## BEGIN SUPPLIED INFORMATION

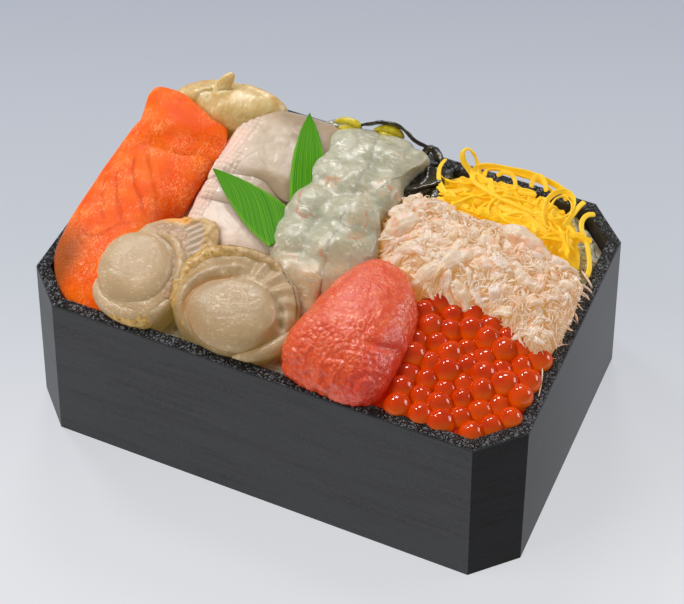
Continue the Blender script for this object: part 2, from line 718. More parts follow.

## END SUPPLIED INFORMATION
## BEGIN SUPPLIED INFORMATION

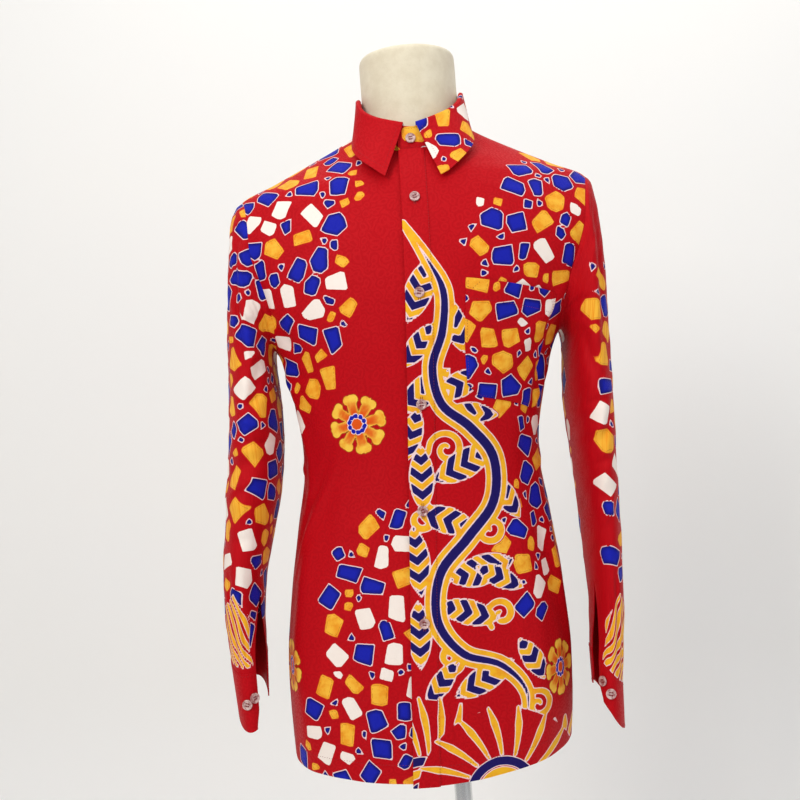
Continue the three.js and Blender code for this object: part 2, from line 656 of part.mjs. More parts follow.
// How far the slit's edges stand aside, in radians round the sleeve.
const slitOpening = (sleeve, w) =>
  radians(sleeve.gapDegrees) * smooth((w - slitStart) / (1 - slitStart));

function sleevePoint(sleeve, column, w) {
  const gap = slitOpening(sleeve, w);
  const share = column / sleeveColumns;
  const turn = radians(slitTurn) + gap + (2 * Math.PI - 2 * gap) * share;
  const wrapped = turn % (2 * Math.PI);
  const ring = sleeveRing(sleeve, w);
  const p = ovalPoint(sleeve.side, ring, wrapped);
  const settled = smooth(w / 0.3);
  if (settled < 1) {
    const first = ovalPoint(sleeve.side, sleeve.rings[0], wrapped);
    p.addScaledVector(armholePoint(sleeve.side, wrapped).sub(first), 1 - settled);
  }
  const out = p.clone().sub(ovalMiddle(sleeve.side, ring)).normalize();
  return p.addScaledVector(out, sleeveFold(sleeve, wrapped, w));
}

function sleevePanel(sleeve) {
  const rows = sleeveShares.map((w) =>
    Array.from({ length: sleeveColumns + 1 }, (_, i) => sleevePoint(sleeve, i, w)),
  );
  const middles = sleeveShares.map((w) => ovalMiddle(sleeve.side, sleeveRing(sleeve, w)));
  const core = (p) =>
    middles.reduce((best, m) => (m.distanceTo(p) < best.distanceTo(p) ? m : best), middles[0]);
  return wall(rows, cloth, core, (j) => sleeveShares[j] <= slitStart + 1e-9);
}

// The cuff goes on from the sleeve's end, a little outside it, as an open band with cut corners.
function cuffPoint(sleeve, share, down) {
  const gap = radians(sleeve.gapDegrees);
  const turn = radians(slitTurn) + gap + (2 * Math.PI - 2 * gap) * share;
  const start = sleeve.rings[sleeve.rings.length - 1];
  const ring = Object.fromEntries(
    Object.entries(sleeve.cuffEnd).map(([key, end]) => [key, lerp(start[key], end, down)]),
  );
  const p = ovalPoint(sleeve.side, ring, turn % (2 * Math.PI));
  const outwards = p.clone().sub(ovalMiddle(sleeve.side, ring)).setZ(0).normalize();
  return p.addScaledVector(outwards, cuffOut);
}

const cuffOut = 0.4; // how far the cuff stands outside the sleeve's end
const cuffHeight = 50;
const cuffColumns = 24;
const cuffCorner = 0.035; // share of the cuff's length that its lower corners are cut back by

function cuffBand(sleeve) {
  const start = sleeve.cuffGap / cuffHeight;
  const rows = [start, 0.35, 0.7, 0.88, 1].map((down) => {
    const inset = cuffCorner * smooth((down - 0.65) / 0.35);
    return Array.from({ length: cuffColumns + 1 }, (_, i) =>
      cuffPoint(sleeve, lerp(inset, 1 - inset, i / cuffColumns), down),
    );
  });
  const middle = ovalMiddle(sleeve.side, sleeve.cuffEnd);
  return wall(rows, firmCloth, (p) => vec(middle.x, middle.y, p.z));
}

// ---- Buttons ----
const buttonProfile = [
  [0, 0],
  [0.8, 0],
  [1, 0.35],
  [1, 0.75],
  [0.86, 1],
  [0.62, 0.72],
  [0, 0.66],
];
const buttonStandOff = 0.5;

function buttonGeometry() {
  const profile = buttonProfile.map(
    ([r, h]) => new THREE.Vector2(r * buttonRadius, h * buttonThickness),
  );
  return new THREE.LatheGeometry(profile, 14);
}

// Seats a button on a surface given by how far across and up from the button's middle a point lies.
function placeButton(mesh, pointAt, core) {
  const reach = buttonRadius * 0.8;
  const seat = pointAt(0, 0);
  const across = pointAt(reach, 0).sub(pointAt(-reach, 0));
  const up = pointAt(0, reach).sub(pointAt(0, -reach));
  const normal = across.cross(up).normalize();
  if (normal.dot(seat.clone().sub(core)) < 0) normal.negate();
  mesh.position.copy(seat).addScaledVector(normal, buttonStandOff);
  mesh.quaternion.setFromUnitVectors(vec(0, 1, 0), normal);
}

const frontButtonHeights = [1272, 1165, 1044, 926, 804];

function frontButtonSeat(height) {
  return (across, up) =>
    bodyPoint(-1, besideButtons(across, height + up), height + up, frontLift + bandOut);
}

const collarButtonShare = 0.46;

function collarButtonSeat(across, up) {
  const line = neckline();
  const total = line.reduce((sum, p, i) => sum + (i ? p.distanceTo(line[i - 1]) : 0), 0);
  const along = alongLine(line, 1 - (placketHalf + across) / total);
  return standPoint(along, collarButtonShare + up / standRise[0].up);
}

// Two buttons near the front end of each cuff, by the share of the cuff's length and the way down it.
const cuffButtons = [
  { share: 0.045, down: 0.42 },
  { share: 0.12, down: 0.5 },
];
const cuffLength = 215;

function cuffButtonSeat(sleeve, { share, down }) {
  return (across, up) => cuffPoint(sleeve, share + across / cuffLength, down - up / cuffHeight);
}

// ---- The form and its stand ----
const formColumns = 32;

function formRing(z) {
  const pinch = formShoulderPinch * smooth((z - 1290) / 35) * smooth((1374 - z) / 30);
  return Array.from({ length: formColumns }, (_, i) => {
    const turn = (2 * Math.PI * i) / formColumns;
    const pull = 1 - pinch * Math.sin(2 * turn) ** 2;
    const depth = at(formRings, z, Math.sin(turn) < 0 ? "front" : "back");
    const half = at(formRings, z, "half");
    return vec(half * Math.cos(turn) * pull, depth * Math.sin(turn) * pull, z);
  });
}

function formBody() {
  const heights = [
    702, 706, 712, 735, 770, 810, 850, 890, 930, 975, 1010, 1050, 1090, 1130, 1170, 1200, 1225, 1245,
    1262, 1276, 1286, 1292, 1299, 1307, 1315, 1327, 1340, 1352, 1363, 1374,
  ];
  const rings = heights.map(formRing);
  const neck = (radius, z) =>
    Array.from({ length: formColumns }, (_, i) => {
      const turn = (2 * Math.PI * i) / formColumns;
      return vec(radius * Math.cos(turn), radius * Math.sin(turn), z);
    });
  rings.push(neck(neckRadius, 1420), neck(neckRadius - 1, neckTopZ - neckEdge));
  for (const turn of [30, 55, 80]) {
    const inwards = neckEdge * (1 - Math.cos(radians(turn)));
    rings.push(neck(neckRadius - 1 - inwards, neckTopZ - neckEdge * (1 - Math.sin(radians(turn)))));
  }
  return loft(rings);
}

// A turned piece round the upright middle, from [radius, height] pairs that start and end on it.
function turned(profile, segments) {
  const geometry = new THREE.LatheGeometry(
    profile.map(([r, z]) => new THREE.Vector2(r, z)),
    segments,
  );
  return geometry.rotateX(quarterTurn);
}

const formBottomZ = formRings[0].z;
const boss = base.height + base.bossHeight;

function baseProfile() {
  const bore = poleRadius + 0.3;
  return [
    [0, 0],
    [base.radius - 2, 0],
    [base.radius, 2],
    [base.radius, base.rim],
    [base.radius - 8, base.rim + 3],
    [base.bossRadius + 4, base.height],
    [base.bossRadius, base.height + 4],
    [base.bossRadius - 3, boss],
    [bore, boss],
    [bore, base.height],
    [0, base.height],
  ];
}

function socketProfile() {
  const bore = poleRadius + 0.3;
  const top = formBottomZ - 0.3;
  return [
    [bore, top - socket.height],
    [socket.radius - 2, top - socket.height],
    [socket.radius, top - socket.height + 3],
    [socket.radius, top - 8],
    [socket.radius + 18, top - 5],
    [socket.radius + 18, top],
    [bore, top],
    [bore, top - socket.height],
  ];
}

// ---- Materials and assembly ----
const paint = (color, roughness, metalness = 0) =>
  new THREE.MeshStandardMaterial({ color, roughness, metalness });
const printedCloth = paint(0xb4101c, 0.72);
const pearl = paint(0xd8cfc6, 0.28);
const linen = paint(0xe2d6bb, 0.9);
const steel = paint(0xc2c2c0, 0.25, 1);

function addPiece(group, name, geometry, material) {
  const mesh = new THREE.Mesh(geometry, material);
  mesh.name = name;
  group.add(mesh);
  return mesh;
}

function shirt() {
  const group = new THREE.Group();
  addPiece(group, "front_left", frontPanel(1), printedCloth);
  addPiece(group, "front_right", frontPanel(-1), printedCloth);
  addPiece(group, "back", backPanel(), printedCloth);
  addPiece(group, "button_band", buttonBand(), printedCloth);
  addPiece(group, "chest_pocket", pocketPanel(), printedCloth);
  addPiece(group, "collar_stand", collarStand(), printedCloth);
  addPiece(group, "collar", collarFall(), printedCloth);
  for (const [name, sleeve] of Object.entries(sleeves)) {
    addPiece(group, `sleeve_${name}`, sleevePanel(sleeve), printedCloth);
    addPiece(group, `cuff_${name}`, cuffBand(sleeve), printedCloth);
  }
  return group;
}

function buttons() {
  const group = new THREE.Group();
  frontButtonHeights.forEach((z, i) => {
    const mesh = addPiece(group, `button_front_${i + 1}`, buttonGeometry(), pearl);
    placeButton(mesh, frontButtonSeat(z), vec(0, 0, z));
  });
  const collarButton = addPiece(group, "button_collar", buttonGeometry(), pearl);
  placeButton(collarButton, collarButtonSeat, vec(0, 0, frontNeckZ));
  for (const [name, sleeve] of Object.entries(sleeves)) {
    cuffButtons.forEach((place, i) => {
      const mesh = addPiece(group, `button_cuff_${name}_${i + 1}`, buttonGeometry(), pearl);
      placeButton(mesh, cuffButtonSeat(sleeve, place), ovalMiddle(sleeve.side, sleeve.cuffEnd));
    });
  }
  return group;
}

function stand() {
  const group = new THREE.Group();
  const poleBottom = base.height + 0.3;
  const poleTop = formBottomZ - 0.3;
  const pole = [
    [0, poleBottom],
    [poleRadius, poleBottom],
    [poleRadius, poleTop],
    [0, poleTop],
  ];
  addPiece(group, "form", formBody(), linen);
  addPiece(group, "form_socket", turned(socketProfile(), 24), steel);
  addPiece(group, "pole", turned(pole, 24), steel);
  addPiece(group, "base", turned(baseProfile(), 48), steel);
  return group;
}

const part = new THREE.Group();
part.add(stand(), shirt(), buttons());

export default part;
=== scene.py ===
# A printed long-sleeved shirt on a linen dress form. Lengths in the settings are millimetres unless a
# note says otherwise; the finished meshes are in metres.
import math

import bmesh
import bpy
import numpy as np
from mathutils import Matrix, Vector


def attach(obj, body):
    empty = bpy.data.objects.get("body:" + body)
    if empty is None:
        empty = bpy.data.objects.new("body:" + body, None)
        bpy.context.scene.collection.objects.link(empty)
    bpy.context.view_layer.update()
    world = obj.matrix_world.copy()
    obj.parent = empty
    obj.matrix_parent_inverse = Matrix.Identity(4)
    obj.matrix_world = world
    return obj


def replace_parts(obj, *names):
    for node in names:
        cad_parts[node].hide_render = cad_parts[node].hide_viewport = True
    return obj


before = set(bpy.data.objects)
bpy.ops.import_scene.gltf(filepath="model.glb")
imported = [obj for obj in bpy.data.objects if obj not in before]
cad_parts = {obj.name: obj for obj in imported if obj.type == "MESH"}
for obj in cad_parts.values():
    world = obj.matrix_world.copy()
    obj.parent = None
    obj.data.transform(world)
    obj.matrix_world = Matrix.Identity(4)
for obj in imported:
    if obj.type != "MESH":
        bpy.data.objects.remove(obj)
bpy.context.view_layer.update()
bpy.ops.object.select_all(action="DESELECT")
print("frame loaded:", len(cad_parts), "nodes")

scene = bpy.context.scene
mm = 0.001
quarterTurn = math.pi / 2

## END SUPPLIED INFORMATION

*DIRECTION:* Print, from the entries above, the line with "obj.parent = empty", the line with "imported = [obj" and all lines between them, exactly and with nothing else.

*ANSWER FOR THIS EXERCISE:*
    obj.parent = empty
    obj.matrix_parent_inverse = Matrix.Identity(4)
    obj.matrix_world = world
    return obj


def replace_parts(obj, *names):
    for node in names:
        cad_parts[node].hide_render = cad_parts[node].hide_viewport = True
    return obj


before = set(bpy.data.objects)
bpy.ops.import_scene.gltf(filepath="model.glb")
imported = [obj for obj in bpy.data.objects if obj not in before]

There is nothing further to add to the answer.